次のような例文を見つけました。

The final report of the investgation is expected to absolve the campany of any wrongdoing in the stock scandal.
捜査の最終報告では、株の不祥事におけるその会社の不正行為は、無罪となると予想されている。』

ここで、absolveは他動詞として、~に無罪を宣告する、という訳語が充てられています。
英文法的には何ら間違いはありませんし、訳語も日本語の語法として間違いはありません。

でも、司法制度という観点からは、おかしいですよね。
およそ国家の体裁を有しているなら、有罪、無罪となるのは、捜査の段階ではなく、司法判断です。
つまり、法廷が判決を下すものです。

absolveという単語は、あまりメジャーな単語ではなく、
社会人、大学教養課程以上のランクに位置付けられている単語です。

プログレッシブ英和(4版)、ウィズダム英和(2版)、ランダムハウス(2版)、研究社英和大辞典(5版)OALD(7th)にも掲載されています。
「無罪を言い渡す」の訳語はウィズダム英和を除き、掲載されていますが、
「形式的、法律用語」の表記があります。

したがって、

『捜査の最終報告では、株の不祥事におけるその会社の不正行為は、潔白(シロ)と予想されている。』

という意味で、「無罪となる」と表現した(翻訳した)としても、このような、法律用語というフォーマルな言葉を「シロ」又は「潔白」という、ややくだけた、又は一般的な意味として捉えるのは無理があると思います。
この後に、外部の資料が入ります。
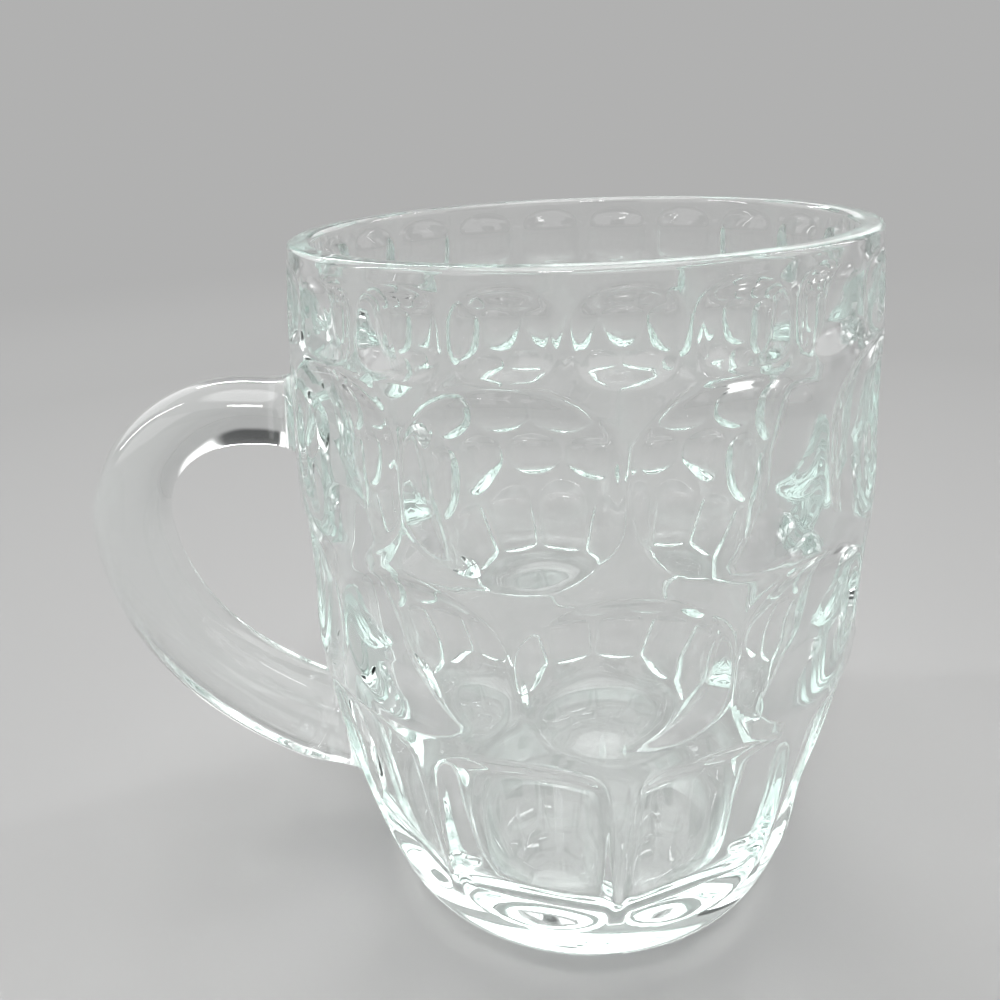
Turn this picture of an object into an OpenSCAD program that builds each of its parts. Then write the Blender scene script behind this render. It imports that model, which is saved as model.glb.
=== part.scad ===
// Dimpled glass beer mug. A pressed glass bowl has four rows of hollows in its outside wall, and a
// solid glass handle is stuck to it at an upper and a lower root.
// Millimetres, +Z up. The origin is the middle of the base, on the plane that the mug rests on,
// and the handle points along -X.

/* [Bowl outside] */
// Height of the lip
mug_h = 125; // [115:1:135]
// Diameter at the lip
rim_d = 92; // [88:1:96]
// Diameter at the widest height
belly_d = 99.4; // [98:0.2:104]
// Height at which the bowl is widest
belly_z = 68; // [60:1:76]
// Diameter at the height where the wall meets the rounded heel
heel_d = 84.6; // [80:0.2:88]
// Height at which that diameter is measured
heel_z = 15; // [13:0.5:18]
// Radius of the rounded heel
heel_round = 13; // [10:0.5:15]
// Radius of the shallow hollow under the base
recess_r = 24; // [18:0.5:26]
// Depth of the hollow under the base
recess_depth = 1.5; // [0.8:0.1:3]

/* [Bowl inside] */
// Wall at the lip
rim_wall = 3.8; // [3:0.1:5]
// Radius of the rounding along both edges of the lip, between which its top is flat
lip_round = 1; // [0.5:0.1:1.4]
// Wall at the belly, between the hollows. It keeps the inside narrower there than at the lip.
belly_wall = 9; // [8:0.1:10]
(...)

この例文と訳語は、某出版社の上級英語の資格試験の必須単語の例文として掲載されているものです。
absolveを例文とともに示すならば、端的に、

The court absolved her of all charges.
裁判所は、彼女に関する容疑すべてに無罪を言い渡した。
~ランダムハウス英和大辞典(第2版)~

とする方が適切だと思います。

この本の例文チェックは、W大の英語関連会社?のスタッフが実施している旨が掲載されています。
基本的な法制度に疎いか、見落としかのどちらかでしょう。

ちなみに、法律英語でも、「有罪」「無罪」の表現は、

plead not guilty to a crime
無罪を申し立てる

というように、
guiltyを使って表現する方が普通です。